My God and Saviour, who wast thus deprived of the light of consolation, whose soul was dark, whose affections were left to thirst without the true object of them, and all this for man, take not from me the light of Thy countenance, lest I shrivel from the loss of it and perish in my infirmity. Who can sustain the loss of the Sun of the soul but Thou? Who can walk without light, or labour without the pure air, but Thy great Saints?
As for me, alas, I shall turn to the creature for my comfort, if Thou wilt not give me Thyself. I shall not mourn, I shall not hunger or thirst after justice, but I shall look about for whatever is at hand, and feed on offal, or stay my appetite with husks, ashes, or chaff, which if they poison me not, at least nourish not. O my God, leave me not in that dry state in which I am; give me the comfort of Thy grace.

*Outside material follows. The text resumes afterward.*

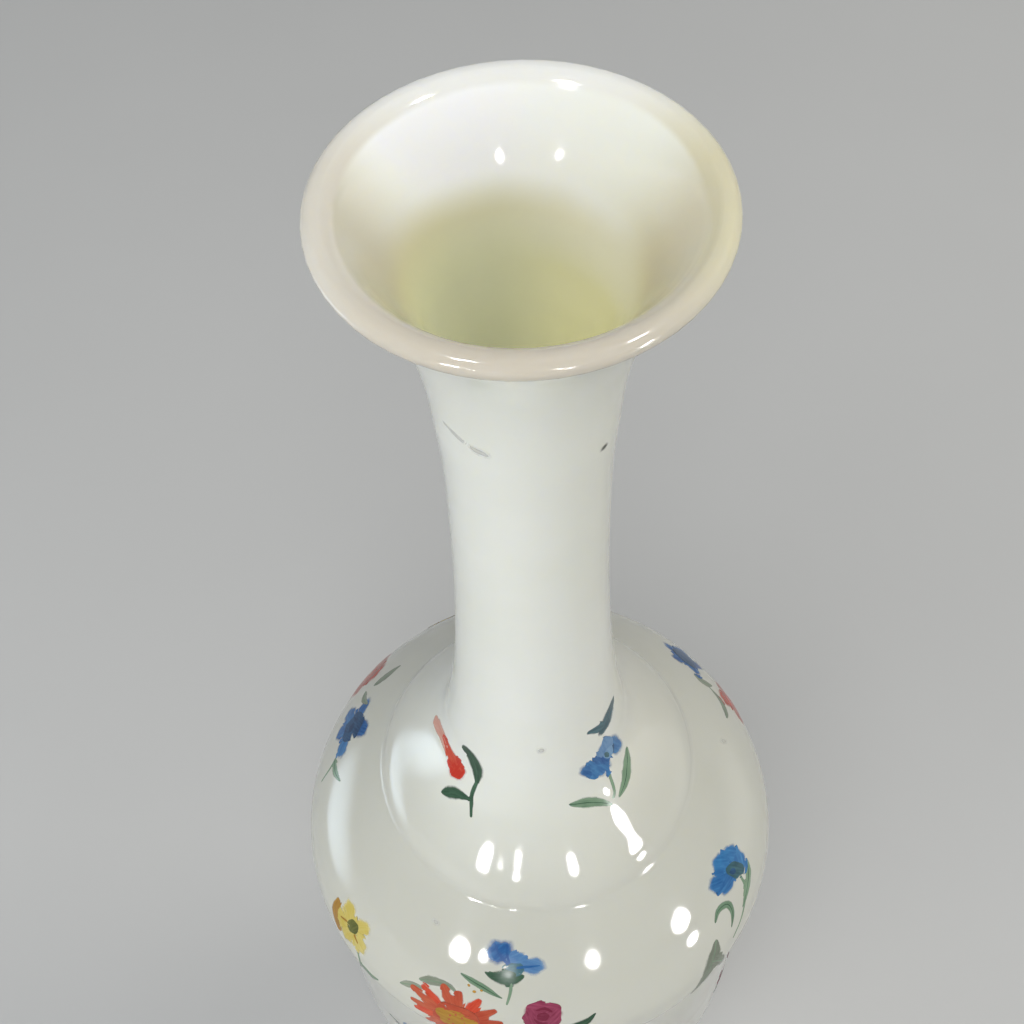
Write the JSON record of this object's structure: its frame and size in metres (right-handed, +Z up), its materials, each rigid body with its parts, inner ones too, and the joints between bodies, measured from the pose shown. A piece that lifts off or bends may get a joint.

How can I have any tenderness or sweetness, unless I have Thee to look upon? how can I continue in prayer, as is my duty doubly, since I belong to the Oratory, unless Thou encourage me and make it pleasant to me? It is hardly that an old man keeps any warmth in him; it is slowly that he recovers what is lost. Yet, O my God, St. Philip is my father—and he seems never in his life to have been desolate. Thou didst give him trials, but didst thou ever take from him the light of Thy countenance! O Philip [Neri], wilt thou not gain for me some tithe of thy own peace and joy, thy cheerfulness, thy gentleness, and thy self-denying charity? I am in all things the most opposite to thee, yet I represent thee.